I have a 95 nissan 240sx and i want to keep the ka for it greater displacement, but i also want to alot of upgrades for it. I dont plan on doing much drifting just drag. So i want to know if anyone you guys here new of some reliable site for ka24 parts


----------



## Nismo240 (Jul 24, 2004)

like i said in your other thread, search.


----------



## 180SX-X (Sep 21, 2003)

have you even searched? alot of people on this forum read through sticky's, searched their subjects, read facts, and even read old ass threads, before they made their first post, and you..whats up man? just do a simple search,and you'll find gold..


----------



## Chief_Suicide (Nov 27, 2006)

Hey, I'm from Cincy.

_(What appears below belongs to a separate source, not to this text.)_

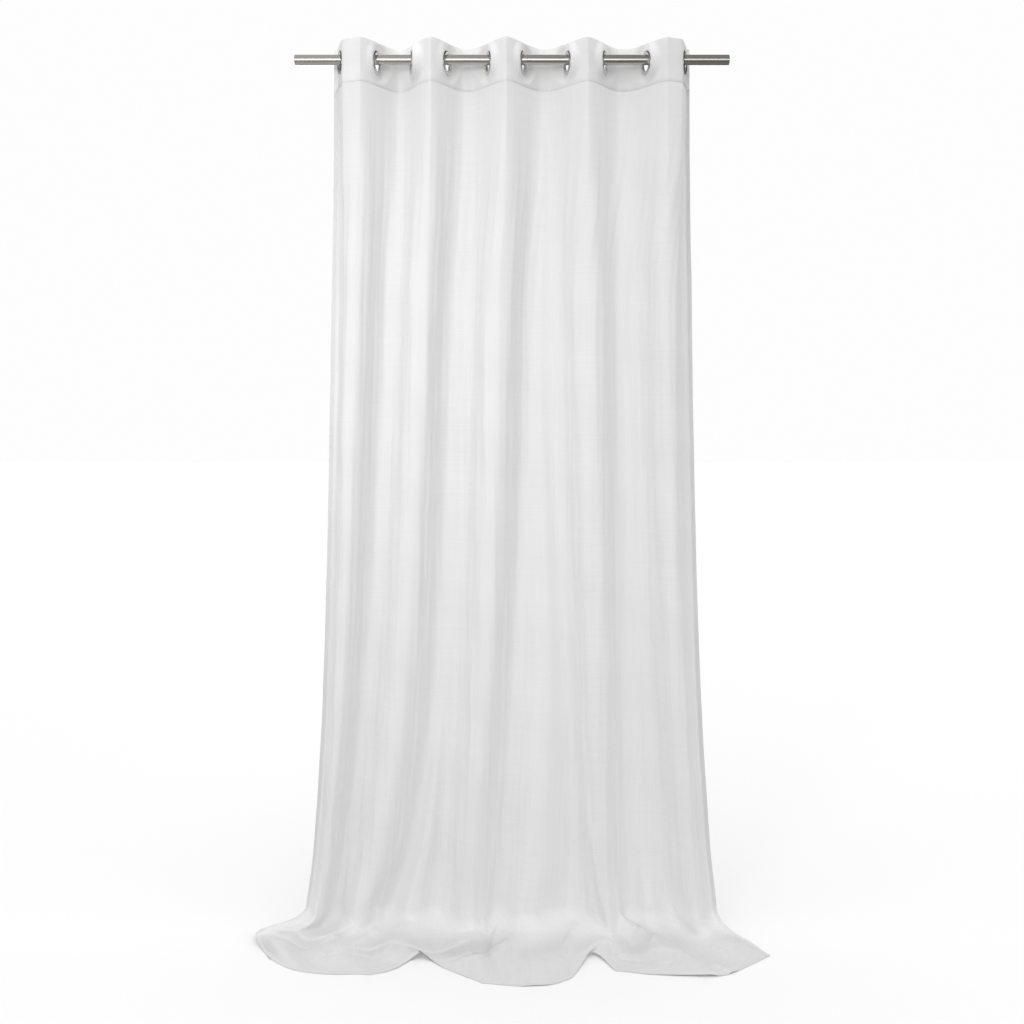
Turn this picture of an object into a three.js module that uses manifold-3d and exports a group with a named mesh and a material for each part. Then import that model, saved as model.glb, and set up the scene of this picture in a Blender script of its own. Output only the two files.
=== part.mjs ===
// A sheer voile eyelet curtain on a plain steel rod, its hem lying loose on the floor.
// Millimetres, +Z up. The origin is the middle of the rod's axis, X runs along the rod, and -Y is the front.

import * as THREE from 'three';
import { mergeVertices } from 'three/addons/utils/BufferGeometryUtils.js';
import Module from 'manifold-3d';

const wasm = await Module();
wasm.setup();

// The rod, the cut cloth and the metal rings.
const ROD = { length: 1055, radius: 12.5, edgeBreak: 0.8, sides: 32 };
const CLOTH = { width: 1450, bandHeight: 105, aboveRod: 40, bandThick: 2, voileThick: 1.5 };
const RING = { hole: 20, outer: 30, flange: 2.4, barrelWall: 2.5, rimSlope: 2, mouthSlope: 2, sides: 20 };
const GAP = 0.3;
const HANG_GAP = 0.5;
const FLOOR_Z = -2127.5;

// Heights that follow from those sizes.
const BAND_TOP = CLOTH.aboveRod;
const BAND_BOTTOM = BAND_TOP - CLOTH.bandHeight;
const RING_Z = -(RING.hole - ROD.radius - HANG_GAP);
const LOWEST_MIDDLE = FLOOR_Z + CLOTH.voileThick / 2;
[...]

What part of Cincinnati you from? I live on the westside.


----------



## Cincy240fan (Dec 31, 2006)

northern, in west chester


----------



## Chief_Suicide (Nov 27, 2006)

Well, there don't seem to be too many 240 enthusiasts around here, best wishes on your 240.


----------



## TSuaVe (Feb 1, 2007)

I'm over in Indy and trying to locate a 1995+ 240. I'm finding a few but not without a drive. Hope to be joining the ranks soon enough! Gotta get this 2000 Trans Am out of my garage first!


----------